Life insurance policies typically pay out a lump sum to the policyholder's beneficiaries following his or her death. But if you think your family would benefit more from a regular income rather than a large windfall, you can opt for a life insurance policy with a family income benefit - one that delivers regular (monthly or annual), fixed, tax-free payments should you die during the policy term.
A family income benefit is a term life insurance product that can provide a replacement for the salary you were bringing in, giving your family financial security until the policy expires.
How do family income benefit policies work?
With a family income benefit policy, you pay monthly premiums in return for an income paid to your survivors should you die during the policy term. Following your death, the insurer will pay your family an income, either monthly or yearly depending on the specifics of your policy, for the remainder of the policy term.

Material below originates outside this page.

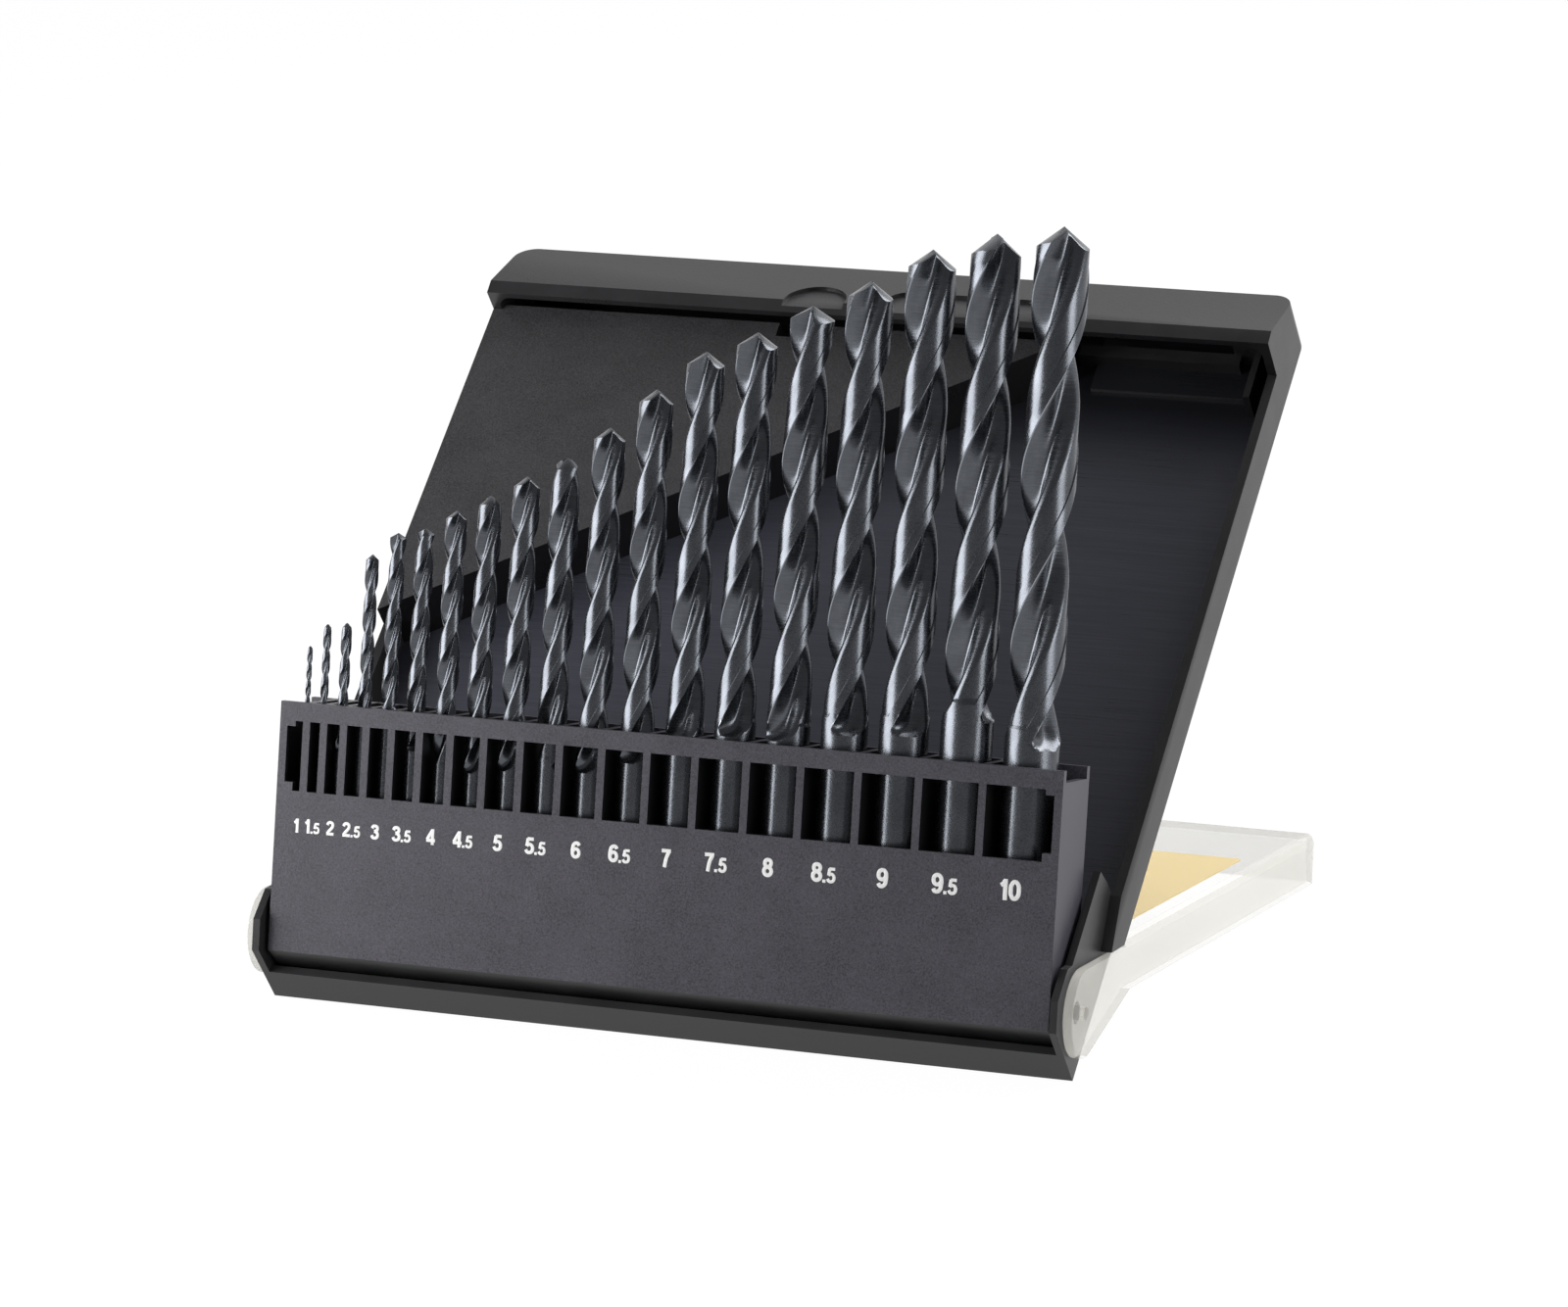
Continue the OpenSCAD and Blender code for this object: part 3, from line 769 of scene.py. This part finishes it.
class DRILLCASE_OT_rack(bpy.types.Operator):
    """Rounds and finishes the rack that holds the drills"""

    bl_idname = "drill_case.rack"
    bl_label = "Rack"

    def execute(self, context):
        colours, sizes = context.scene.drill_case_colours, context.scene.drill_case_sizes
        piece = whole_faced_copy("bit_rack", "rack_moulding")
        round_edges(piece, sizes.rack_round)
        materials = [
            grained_plastic("rack_grain", colours.rack, shine=0.32),
            satin_plastic("rack_satin", colours.rack, roughness=0.42, shine=0.32),
            # The last material is painted shade, for the faces inside the cells.
            satin_plastic("rack_painted_shade", colours.inside),
        ]
        front = (RACK.to_3x3() @ Vector((0, -1, 0))).normalized()
        into_rack = RACK.inverted()
        skin = min((into_rack @ vertex.co).y for vertex in piece.data.vertices) + 0.4 * MM
        end = max(vertex.co.x for vertex in piece.data.vertices) - 1 * MM

        def choose(face):
            if face.normal.dot(front) > 0.9:
                return 0
            # Painted shade: faces behind the front skin, inside the cells and away from the ends, get the
            # near-black inside colour unless they face up.
            inside = (into_rack @ face.center).y > skin and abs(face.center.x) < end
            return 2 if inside and face.normal.z < 0.5 else 1

        paint(piece, materials, choose)
        finish_piece(piece, "rack", "bit_rack")
        return {"FINISHED"}


class DRILLCASE_OT_lid(bpy.types.Operator):
    """Rounds and finishes the clear lid with its moulded-on pins"""

    bl_idname = "drill_case.lid"
    bl_label = "Clear Lid"

    def execute(self, context):
        colours, sizes = context.scene.drill_case_colours, context.scene.drill_case_sizes
        piece = whole_faced_copy("clear_lid", "lid_moulding")
        round_edges(piece, sizes.lid_round)
        materials = [
            milky_plastic("lid_walls", colours.clear, haze=0.21, slanted=0.34, roughness=0.16),
            milky_plastic("lid_face", colours.clear, haze=0.02, slanted=0.05, roughness=0.09),
        ]
        up = (LID.to_3x3() @ Vector((0, 0, 1))).normalized()
        paint(piece, materials, lambda face: 1 if abs(face.normal.dot(up)) > FACING else 0)
        finish_piece(piece, "lid", "clear_lid")
        return {"FINISHED"}


class DRILLCASE_OT_card(bpy.types.Operator):
    """Lays the bare yellow card under the lid's face"""

    bl_idname = "drill_case.card"
    bl_label = "Label Card"

    def execute(self, context):
        colours = context.scene.drill_case_colours
        into_lid = LID.inverted()
        corners = [into_lid @ vertex.co for vertex in frame["nodes"]["label_card"].data.vertices]
        low = Vector([min(c[k] for c in corners) for k in range(3)])
        high = Vector([max(c[k] for c in corners) for k in range(3)])
        bpy.ops.object.select_all(action="DESELECT")
        bpy.ops.mesh.primitive_plane_add(size=1)
        piece = context.object
        piece.name = "label_sheet"
        top = high.z - CARD_SINK
        piece.data.transform(
            Matrix.Translation(((low.x + high.x) / 2, (low.y + high.y) / 2, top))
            @ Matrix.Diagonal((high.x - low.x, high.y - low.y, 1, 1))
        )
        bpy.ops.object.mode_set(mode="EDIT")
        bpy.ops.mesh.select_mode(type="VERT")
        bpy.ops.mesh.select_all(action="SELECT")
        bpy.ops.mesh.bevel(offset=CARD_CORNER, segments=5, affect="VERTICES")
        bpy.ops.object.mode_set(mode="OBJECT")
        apply_modifier(piece, "SOLIDIFY", {"thickness": CARD_THICKNESS, "offset": -1})
        piece.data.transform(LID)
        paint(piece, [card("yellow_card", colours.card)], lambda face: 0)
        finish_piece(piece, "lid", "label_card")
        return {"FINISHED"}


class DRILLCASE_OT_drills(bpy.types.Operator):
    """Turns, flutes and grinds the nineteen twist drills"""

    bl_idname = "drill_case.drills"
    bl_label = "Twist Drills"

    def execute(self, context):
        colours, sizes = context.scene.drill_case_colours, context.scene.drill_case_sizes
        steel = oxide_steel("black_oxide_steel", colours.steel)
        for size in DRILLS:
            piece = TwistDrill(size, sizes).build()
            piece.data.materials.append(steel)
            finish_piece(piece, "drill_" + size, "drill_" + size)
        return {"FINISHED"}


class DRILLCASE_OT_numbers(bpy.types.Operator):
    """Prints the size numbers under the windows of the rack"""

    bl_idname = "drill_case.numbers"
    bl_label = "Size Numbers"

    def execute(self, context):
        colours, sizes = context.scene.drill_case_colours, context.scene.drill_case_sizes
        corners = [RACK.inverted() @ v.co for v in frame["nodes"]["bit_rack"].data.vertices]
        front = min(corner.y for corner in corners)
        top = max(corner.z for corner in corners)
        strokes = bpy.data.curves.new("size_numbers", "CURVE")
        strokes.dimensions = "3D"
        strokes.resolution_u = 5
        strokes.bevel_depth = FIGURE_STROKE
        strokes.bevel_resolution = 2
        strokes.use_fill_caps = True
        for order, size in enumerate(DRILLS):
            share = order / (len(DRILLS) - 1)
            height = sizes.small_number + (sizes.large_number - sizes.small_number) * share ** 1.2
            low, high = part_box("drill_" + size)
            middle = (low.x + high.x) / 2 + NUMBER_SHIFT * MM * (1 - share)
            foot = top - (NUMBER_LINE - NUMBER_RISE * share) * MM - height / 2
            whole, half = size.split("_")
            tail = ".5" if half == "5" else ""
            tail_height = TAIL_SIZE * height
            x = middle - (self.width(whole, height) + self.width(tail, tail_height)) / 2
            self.set_type(strokes, whole, height, x, foot)
            self.set_type(strokes, tail, tail_height, x + self.width(whole, height), foot)
        piece = bpy.data.objects.new("size_numbers", strokes)
        bpy.context.scene.collection.objects.link(piece)
        work_on(piece)
        bpy.ops.object.convert(target="MESH")
        piece = bpy.context.object
        depth = max(v.co.z for v in piece.data.vertices)
        piece.data.transform(
            RACK @ Matrix.Translation((0, front - INK_LIFT, 0))
            @ Matrix.Rotation(math.pi / 2, 4, "X")
            @ Matrix.Diagonal((1, 1, INK_THICKNESS / depth, 1))
        )
        paint(piece, [printed_ink("white_ink", colours.ink)], lambda face: 0)
        finish_piece(piece, "rack", None)
        return {"FINISHED"}

    def width(self, words, height):
        return height * sum(FIGURE_WIDTHS.get(figure, FIGURE_WIDTH) for figure in words)

    def set_type(self, strokes, words, height, x, foot):
        """Draws words as bold strokes that stand on the line at foot."""
        for figure in words:
            for points, closed in FIGURES[figure]:
                spline = strokes.splines.new("BEZIER")
                spline.bezier_points.add(len(points) - 1)
                spline.use_cyclic_u = closed
                for knot, (across, up) in zip(spline.bezier_points, points):
                    knot.co = (x + across * height, foot + up * height, 0)
                    knot.handle_left_type = knot.handle_right_type = "AUTO"
                    knot.radius = height
            x += self.width(figure, height)


class DRILLCASE_OT_stage(bpy.types.Operator):
    """Adds the pale floor, the soft lights and the camera"""

    bl_idname = "drill_case.stage"
    bl_label = "Stage"

    def execute(self, context):
        self.floor()
        self.world()
        self.softbox("left_softbox", side=-56, distance=0.42, width=0.34, power=2.1)
        self.softbox("right_softbox", side=76, distance=1.3, width=0.6, power=4.9)
        self.back_light()
        self.camera()
        context.scene.view_settings.view_transform = "Standard"
        return {"FINISHED"}

    def rays(self, sheet, kind):
        return sheet.node("LightPath", output="Is " + kind + " Ray")

    def floor(self):
        bpy.ops.object.select_all(action="DESELECT")
        bpy.ops.mesh.primitive_plane_add(size=16, location=(0, 0, 0))
        floor = bpy.context.object
        floor.name = "floor"
        material = bpy.data.materials.new("pale_floor")
        material.use_nodes = True
        sheet = Sheet(material.node_tree)
        seen = self.rays(sheet, "Camera").most(self.rays(sheet, "Glossy"))
        seen = seen.most(self.rays(sheet, "Transmission"))
        paper = sheet.node("BsdfDiffuse", {}, {"Color": (0.6, 0.6, 0.6, 1)})
        white = sheet.node("Emission", {}, {"Color": (1, 1, 1, 1), "Strength": 1.05})
        shader = sheet.node("MixShader", {}, {0: seen * 0.93, 1: paper, 2: white})
        sheet.node("OutputMaterial", {}, {"Surface": shader})
        floor.data.materials.append(material)

    def world(self):
        """White for the camera, a backdrop under a dark ceiling for gloss, dim for the rest."""
        world = bpy.data.worlds.new("studio")
        bpy.context.scene.world = world
        world.use_nodes = True
        sheet = Sheet(world.node_tree)
        direction = sheet.node("TexCoord", output="Generated")
        back = sheet.node("SeparateXYZ", {}, {"Vector": direction}, output="Y")
        height = sheet.node("SeparateXYZ", {}, {"Vector": direction}, output="Z")
        backdrop = sheet.ramp(back * 0.5 + 0.5, 0.42, 0.62) * (1 - sheet.ramp(height, 0.5, 0.85))
        white = self.rays(sheet, "Camera").most(self.rays(sheet, "Transmission"))
        gloss = self.rays(sheet, "Glossy") * (0.1 + backdrop * 0.9)
        strength = white.most(gloss).most(0.24)
        light = sheet.node("Background", {}, {"Color": (1, 1, 1, 1), "Strength": strength})
        sheet.node("OutputWorld", {}, {"Surface": light})

    def softbox(self, name, side, distance, width, power):
        """An upright soft light on the floor, side degrees round from the front."""
        around = math.radians(side)
        height = 0.72 * width
        place = Vector((math.sin(around), -math.cos(around), 0)) * distance
        place.z = height / 2
        self.lamp(name, place, Vector((0, 0, place.z)), width, height, power)

    def back_light(self):
        """A soft light above the back, for what the leaning shell keeps from the softboxes."""
        self.lamp(
            "back_light", Vector((0.6, 0.75, 1.05)), Vector((0, 0, 0)),
            width=0.9, height=0.9, power=17.5,
        )

    def lamp(self, name, place, target, width, height, power):
        bpy.ops.object.select_all(action="DESELECT")
        bpy.ops.object.light_add(type="AREA", location=place)
        lamp = bpy.context.object
        lamp.name = name
        lamp.data.shape = "RECTANGLE"
        lamp.data.size = width
        lamp.data.size_y = height
        lamp.data.energy = power
        lamp.visible_camera = False
        lamp.rotation_euler = (target - place).to_track_quat("-Z", "Y").to_euler()

    def camera(self):
        bpy.ops.object.select_all(action="DESELECT")
        place = HINGE + Vector(CAMERA_PLACE) * MM
        turn = (math.radians(90 - CAMERA_DOWN), 0, math.radians(CAMERA_LEFT))
        bpy.ops.object.camera_add(location=place, rotation=turn)
        camera = bpy.context.object
        camera.name = "photo_camera"
        camera.data.lens = CAMERA_LENS
        camera.data.sensor_width = 36
        bpy.context.scene.camera = camera


class DRILLCASE_PT_panel(bpy.types.Panel):
    """Lists the pieces of the case, and their sizes and colours"""

    bl_idname = "DRILLCASE_PT_panel"
    bl_label = "Drill Case"
    bl_space_type = "VIEW_3D"
    bl_region_type = "UI"
    bl_category = "Drill Case"

    def draw(self, context):
        for group in (context.scene.drill_case_sizes, context.scene.drill_case_colours):
            column = self.layout.column(align=True)
            for name in group.__annotations__:
                column.prop(group, name)
        column = self.layout.column(align=True)
        for operator in OPERATORS:
            column.operator(operator.bl_idname)


OPERATORS = (
    DRILLCASE_OT_shell,
    DRILLCASE_OT_rack,
    DRILLCASE_OT_lid,
    DRILLCASE_OT_card,
    DRILLCASE_OT_drills,
    DRILLCASE_OT_numbers,
    DRILLCASE_OT_stage,
)
CLASSES = (DrillCaseColours, DrillCaseSizes, *OPERATORS, DRILLCASE_PT_panel)


def register():
    for each in CLASSES:
        bpy.utils.register_class(each)
    bpy.types.Scene.drill_case_colours = PointerProperty(type=DrillCaseColours)
    bpy.types.Scene.drill_case_sizes = PointerProperty(type=DrillCaseSizes)


def unregister():
    del bpy.types.Scene.drill_case_sizes
    del bpy.types.Scene.drill_case_colours
    for each in reversed(CLASSES):
        bpy.utils.unregister_class(each)


def main():
    register()
    bpy.ops.drill_case.shell()
    bpy.ops.drill_case.rack()
    bpy.ops.drill_case.lid()
    bpy.ops.drill_case.card()
    bpy.ops.drill_case.drills()
    bpy.ops.drill_case.numbers()
    bpy.ops.drill_case.stage()


if __name__ == "__main__":
    main()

For example, if you take out a 30-year policy and then die five years into it, your family would receive payments for the next 25 years. But if you die 28 years into the term, the payments would be limited to the last two years of the policy.
Premiums on these policies are either guaranteed, meaning they'll stay fixed for the length of the policy, or reviewable, which means they will be reviewed by the insurer at set intervals - typically every five or ten years - and adjusted, usually upward.
Family income benefit policy exclusions
As with all life insurance products, some types of death, such as those from suicide or drunken accidents, will be excluded from family benefit policies and any claims rejected. Fail to keep up with the premiums on your policy or misrepresent your health or smoking habits in the application and underwriting process, then your policy will be cancelled, and any claims denied. It's important to read the terms and conditions of any life insurance policy before committing to it.
How much would a family income benefit policy cost?
The cost of a family income benefit policy will depend on several factors:
- the age at which you take out the policy: the older you are, the higher premiums you'll pay.
- your health: having pre-existing medical conditions, smoking, or drinking in excess of recommended guidelines will increase your premiums. Some pre-existing medical conditions, like diabetes, especially if badly managed, may make it difficult for you to obtain insurance except from specialist providers.
- the length of the term: the longer the policy term, the higher the premiums.
- the amount of the income: the most generous the potential income, the more you'll pay for the insurance.
What level of benefit should I choose?
It might be tempting to take out a policy that provides your family with a lavish income following your death, but the premiums on such a policy would be steep. Consider the essential monthly expenses your family would face after your death and get enough insurance to cover those. You might decide to match the level of your family income benefit with your monthly take-home salary.
You might want to consider an index-linked policy, to ensure inflation doesn't erode the value of pay-outs you might not expect for several decades.
You'll also have to consider how long you'd like the policy to last. Many families sync the terms of these policies with the ages of their children, so the policy expires when their youngest child leaves the family home and becomes independent - typically in their late teens.
Alternatives to family income benefit
A family income benefit policy is similar to a decreasing term life insurance policy in that the total you'll receive decreases as the years go past. This isn't the policy you want to choose if you want to ensure the highest level of coverage.
Like other term life insurance products, these policies also expire. If you want to ensure your family receives a payout no matter when you die, possibly to cover funeral expenses or if you have lifetime caring obligations, you might want to explore a whole of life policy, also known as assurance. These policies will deliver a fixed payment no matter when you die - next year after paying just a few months of premiums or after decades of diligent payments.
Family income benefit might not be suitable if the primary expense your surviving dependents would face would be payments on a large debt, including a mortgage. While a family income benefit could allow your family to continue making mortgage payments, it would be cheaper in the long run for them to receive a lump sum with which to pay off any outstanding balance in the loan, rather than accruing years of interest on it.
In that case, you may also want to obtain a decreasing term life insurance policy linked to the mortgage. In fact, some lenders will require you to obtain one on joint mortgages, as a condition of the loan.